Hoffman, 83, is the former U.S. ambassador to Portugal, the former co-chair for President George W. Bush's campaigns in 2000 and 2004, a former finance chair for the Republican National Committee and former chair of Marco Rubio’s 2010 campaign for U.S. Senate.

Prior to creating his company, Hoffman was a U.S. Airforce fighter pilot and West Point graduate who later earned an M.B.A. from the Harvard Business School.

"Today marks the beginning of a new era in the debate on gun safety," the group's website declares. "Students, parents and educators from across our great nation are joining a committed group of concerned citizens to march for one common goal: Comprehensive Gun Legislation."

The website commends Florida's legislature and Governor Rick Scott for the recent passage of limited gun reform in the state, including raising the age limit for the purchase of assault weapons as well as funding for school security and expanded health services.

"Congress needs to follow Florida’s lead!" the website adds.

The group advocates a five-point plan that includes closing background check loopholes, raising the age for all gun purchases to 21, eliminating bump stocks, limiting high-capacity magazines, and providing support for mental health. It also expresses support for Second Amendment gun rights. The group's ultimate goal is to eliminate assault weapons such as the notorious AR-15 used by the Parkland shooter.

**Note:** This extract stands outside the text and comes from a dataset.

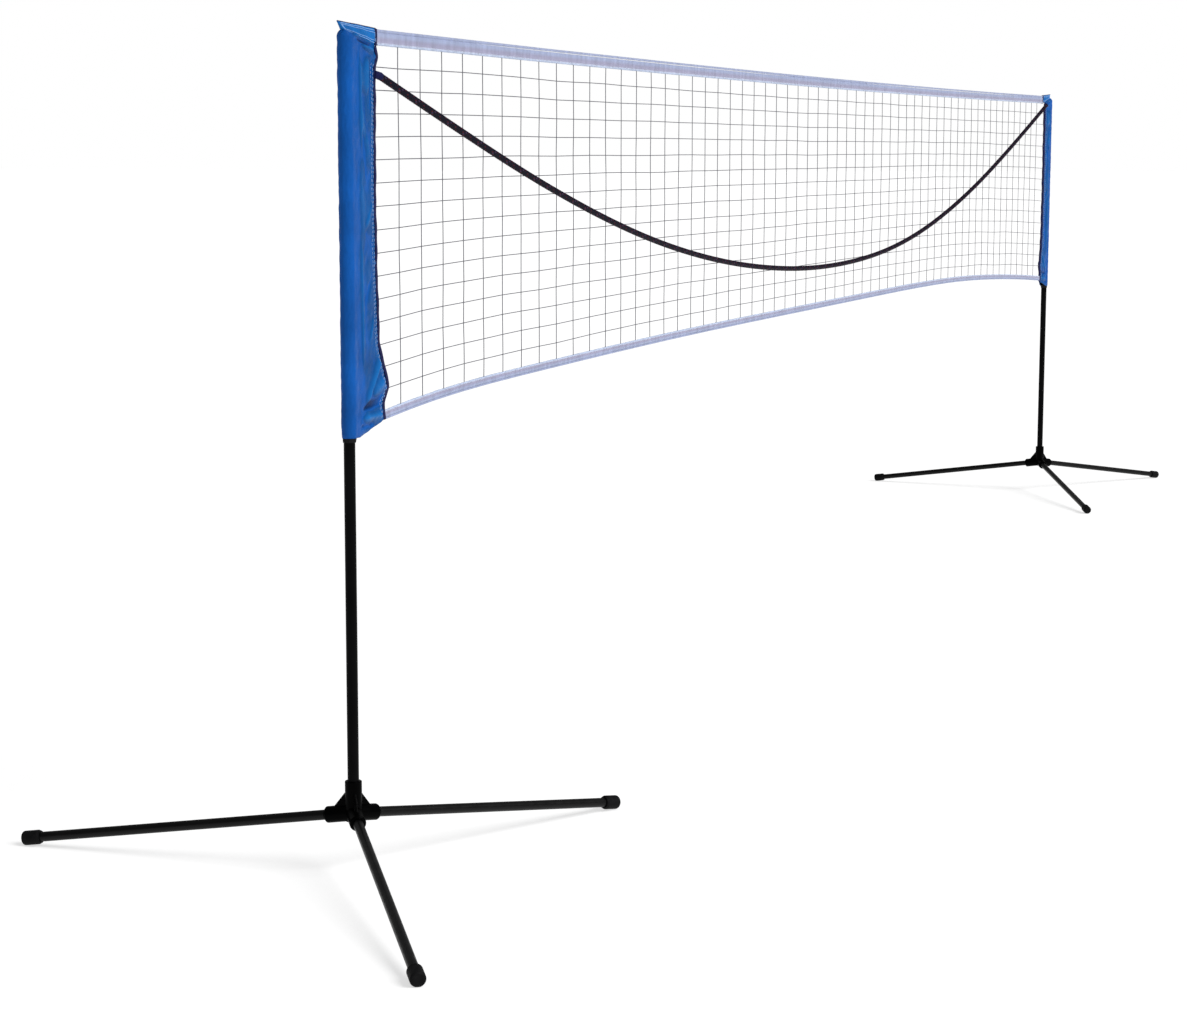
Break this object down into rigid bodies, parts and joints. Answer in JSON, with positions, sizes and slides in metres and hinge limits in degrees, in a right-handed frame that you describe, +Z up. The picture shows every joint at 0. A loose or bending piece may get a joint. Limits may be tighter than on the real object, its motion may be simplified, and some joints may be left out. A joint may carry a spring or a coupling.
{
  "type": "portable badminton net",
  "caption": "Free-standing sports net: mesh between white tapes, blue end sleeves over two telescoping posts on tripod stands, with a sagging braided cord.",
  "frame": {"origin": "centre of the whole net's bounding box in X and Y, on the floor", "axes": "+X along the net from the left post to the right post, +Z up, -Y towards the side where the loose cord hangs"},
  "size_m": [7.0408, 1.0946, 1.556],
  "materials": {
    "hub_plastic": "moulded satin black",
    "foot_rubber": "matte black",
    "black_tube": "satin black powder coat",
    "upper_tube": "satin dark grey powder coat",
    "fitting_plastic": "moulded black",
    "lock_plastic": "ribbed dark grey",
    "sleeve_fabric": "coated woven polyester, blue",
    "binding_tape": "woven navy binding",
    "cuff_elastic": "black knitted elastic",
    "white_tape": "white coated tape, bluish",
    "net_thread": "twisted dark grey thread",
    "head_line": "braided white line",
    "braided_cord": "braided black cord with dark red flecks"
  },
  "bodies": {
    "left_mast": {"left_lower_post": "black_tube", "left_collet": "fitting_plastic"},
    "left_tripod_hub": {"left_hub": "hub_plastic"},
    "left_leg_a_assembly": {"left_leg_a": "black_tube", "left_foot_a": "foot_rubber"},
    "left_leg_b_assembly": {"left_leg_b": "black_tube", "left_foot_b": "foot_rubber"},
    "left_leg_c_assembly": {"left_leg_c": "black_tube", "left_foot_c": "foot_rubber"},
    "left_twist_ring": {"left_lock_ring": "lock_plastic"},
    "left_upper_mast": {"left_upper_post": "upper_tube", "left_guide_plug": "fitting_plastic", "left_post_cap": "fitting_plastic"},
    "right_mast": {"right_lower_post": "black_tube", "right_collet": "fitting_plastic"},
    "right_tripod_hub": {"right_hub": "hub_plastic"},
    "right_leg_a_assembly": {"right_leg_a": "black_tube", "right_foot_a": "foot_rubber"},
    "right_leg_b_assembly": {"right_leg_b": "black_tube", "right_foot_b": "foot_rubber"},
    "right_leg_c_assembly": {"right_leg_c": "black_tube", "right_foot_c": "foot_rubber"},
    "right_twist_ring": {"right_lock_ring": "lock_plastic"},
    "right_upper_mast": {"right_upper_post": "upper_tube", "right_guide_plug": "fitting_plastic", "right_post_cap": "fitting_plastic"},
    "net": {"net_mesh": "net_thread", "top_tape": "white_tape", "bottom_tape": "white_tape", "head_cord": "head_line", "hanging_cord": "braided_cord", "left_sleeve": "sleeve_fabric", "left_edge_binding": "binding_tape", "left_hem_cuff": "cuff_elastic", "left_cord_tab": "binding_tape", "right_sleeve": "sleeve_fabric", "right_edge_binding": "binding_tape", "right_hem_cuff": "cuff_elastic", "right_cord_tab": "binding_tape"}
  },
  "joints": [
    {"name": "left_hub_swivel", "type": "hinge", "parent": "left_mast", "child": "left_tripod_hub", "pos_m": [-2.96144, -0.13646, 0.15], "axis": [0, 0, 1], "continuous": true},
    {"name": "left_leg_a_pull", "type": "slide", "parent": "left_tripod_hub", "child": "left_leg_a_assembly", "axis": [-0.1034, 0.9837, -0.1473], "range_m": [0, 0.045]},
    {"name": "left_leg_b_pull", "type": "slide", "parent": "left_tripod_hub", "child": "left_leg_b_assembly", "axis": [0.9036, -0.4023, -0.1473], "range_m": [0, 0.045]},
    {"name": "left_leg_c_pull", "type": "slide", "parent": "left_tripod_hub", "child": "left_leg_c_assembly", "axis": [-0.8002, -0.5814, -0.1473], "range_m": [0, 0.045]},
    {"name": "left_twist_lock", "type": "hinge", "parent": "left_mast", "child": "left_twist_ring", "pos_m": [-2.96144, -0.13646, 0.84], "axis": [0, 0, 1], "range_deg": [0, 120]},
    {"name": "right_hub_swivel", "type": "hinge", "parent": "right_mast", "child": "right_tripod_hub", "pos_m": [2.93856, -0.13646, 0.15], "axis": [0, 0, 1], "continuous": true},
    {"name": "right_leg_a_pull", "type": "slide", "parent": "right_tripod_hub", "child": "right_leg_a_assembly", "axis": [0.0431, 0.9882, -0.1473], "range_m": [0, 0.045]},
    {"name": "right_leg_b_pull", "type": "slide", "parent": "right_tripod_hub", "child": "right_leg_b_assembly", "axis": [0.8342, -0.5314, -0.1473], "range_m": [0, 0.045]},
    {"name": "right_leg_c_pull", "type": "slide", "parent": "right_tripod_hub", "child": "right_leg_c_assembly", "axis": [-0.8773, -0.4567, -0.1473], "range_m": [0, 0.045]},
    {"name": "right_twist_lock", "type": "hinge", "parent": "right_mast", "child": "right_twist_ring", "pos_m": [2.93856, -0.13646, 0.84], "axis": [0, 0, 1], "range_deg": [0, 120]},
    {"name": "left_telescope", "type": "slide", "parent": "left_mast", "child": "left_upper_mast", "axis": [0, 0, -1], "range_m": [0, 0.55]},
    {"name": "net_lift", "type": "slide", "parent": "left_upper_mast", "child": "net", "axis": [0, 0, 1], "range_m": [0, 0.75]},
    {"name": "right_sleeve_slide", "type": "slide", "parent": "net", "child": "right_upper_mast", "axis": [0, 0, -1], "range_m": [0, 0.75]},
    {"name": "right_telescope", "type": "slide", "parent": "right_upper_mast", "child": "right_mast", "axis": [0, 0, 1], "range_m": [0, 0.55]}
  ],
  "couplings": [
    {"joint": "right_sleeve_slide", "follows": "net_lift", "ratio": 1},
    {"joint": "right_telescope", "follows": "left_telescope", "ratio": 1}
  ]
}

“I truly believe we are at a milestone,” Hoffman told the Miami Herald. “A lot of these young people are just turning 18 and, to a person, they were committed to registering and voting and to get their legislators to listen to their simple demands.”

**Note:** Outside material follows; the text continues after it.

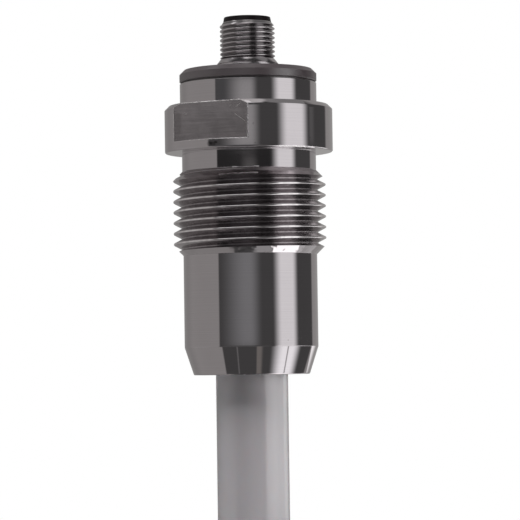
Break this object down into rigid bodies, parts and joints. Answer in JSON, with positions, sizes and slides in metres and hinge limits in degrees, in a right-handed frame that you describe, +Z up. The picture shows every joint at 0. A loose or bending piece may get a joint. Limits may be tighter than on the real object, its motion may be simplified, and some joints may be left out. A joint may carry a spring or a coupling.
{
  "type": "capacitive level probe",
  "caption": "Rod probe for sensing level by capacitance: turned steel housing with pipe thread, wrench flats and sealing cone, sheathed rod and a round threaded plug connector.",
  "frame": {"origin": "on the axis at the sealing edge, where the housing's nose cylinder meets its sealing cone", "axes": "+Z up the axis, from the rod towards the connector; the wrench flats face -Y and +Y"},
  "size_m": [0.0366, 0.0366, 0.2279],
  "materials": {
    "turned_steel": "finely turned stainless steel, bright, with faint tool marks round the axis",
    "shell_steel": "bright stainless steel with a fine thread",
    "cap_plastic": "dark grey satin moulded plastic",
    "insert_plastic": "black matt moulded plastic",
    "sheath_polymer": "off-white satin fluoropolymer, faintly waxy",
    "gold_contact": "gold-plated contact",
    "inner_steel": "plain turned steel",
    "nickel_brass": "nickel-plated brass",
    "tinned_brass": "tinned sheet brass",
    "bush_polymer": "tan engineering plastic, turned",
    "carrier_plastic": "black moulded plastic",
    "board_laminate": "green solder resist on glass-fibre laminate",
    "chip_plastic": "black moulded package",
    "capacitor_ceramic": "tan ceramic",
    "ferrite": "dark grey ferrite",
    "seal_rubber": "black elastomer"
  },
  "bodies": {
    "root": {"board_carrier": "carrier_plastic", "cap_seal_ring": "seal_rubber", "capacitor_1": "capacitor_ceramic", "capacitor_2": "capacitor_ceramic", "capacitor_3": "capacitor_ceramic", "connector_board": "board_laminate", "connector_nut": "nickel_brass", "connector_seal_ring": "seal_rubber", "connector_shell": "shell_steel", "contact_carrier": "insert_plastic", "contact_pin_1": "gold_contact", "contact_pin_2": "gold_contact", "contact_pin_3": "gold_contact", "contact_pin_4": "gold_contact", "earth_clip": "tinned_brass", "electrode_core": "inner_steel", "electrode_nut": "inner_steel", "electrode_washer": "inner_steel", "end_cap": "cap_plastic", "gland_nut": "inner_steel", "inductor": "ferrite", "insulating_bush": "bush_polymer", "main_board": "board_laminate", "measuring_chip": "chip_plastic", "output_transistor": "chip_plastic", "probe_sheath": "sheath_polymer", "process_housing": "turned_steel", "protection_diode_1": "chip_plastic", "protection_diode_2": "chip_plastic", "sheath_seal_ring_1": "seal_rubber", "sheath_seal_ring_2": "seal_rubber", "spring_washer": "inner_steel", "terminal_tag": "tinned_brass", "thrust_washer": "inner_steel", "voltage_regulator": "chip_plastic"}
  },
  "joints": []
}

Hoffman also told the Herald that he planned to target Republicans who are on the “wrong side," vowing not to send them more money until they endorse his plan. That includes Scott, who is expected to announce a bid for the U.S. Senate in the next few weeks.

He said that he has so far failed to recruit any Republican senators and was critical of Florida's Marco Rubio, who he helped get elected. Rubio has come under fire since the Parkland shooting for dancing around the issue and refusing to ensorse an assault weapons ban.

Hoffman told the Herald that he wanted to know how Rubio used the $3.3 million he has received from the National Rifle Assocation gun lobby.

Other members of the group also voiced their support for the Parkland students' movement.

"I’ve been interested in this issue for the longest period of time. But it took Al Hoffman’s initiative to really bring it to the fore for those of us who’ve been active Republicans our whole lives," said Braman. "I am supportive of the students at Parkland … not only supportive and vocalizing, but supporting it financially."

But like Hoffman, he said he remained a loyal Republican and supporter of the Second Amendment. "I don’t think this is a Republican versus Democrat issue, you have people on both sides calling for change," he said.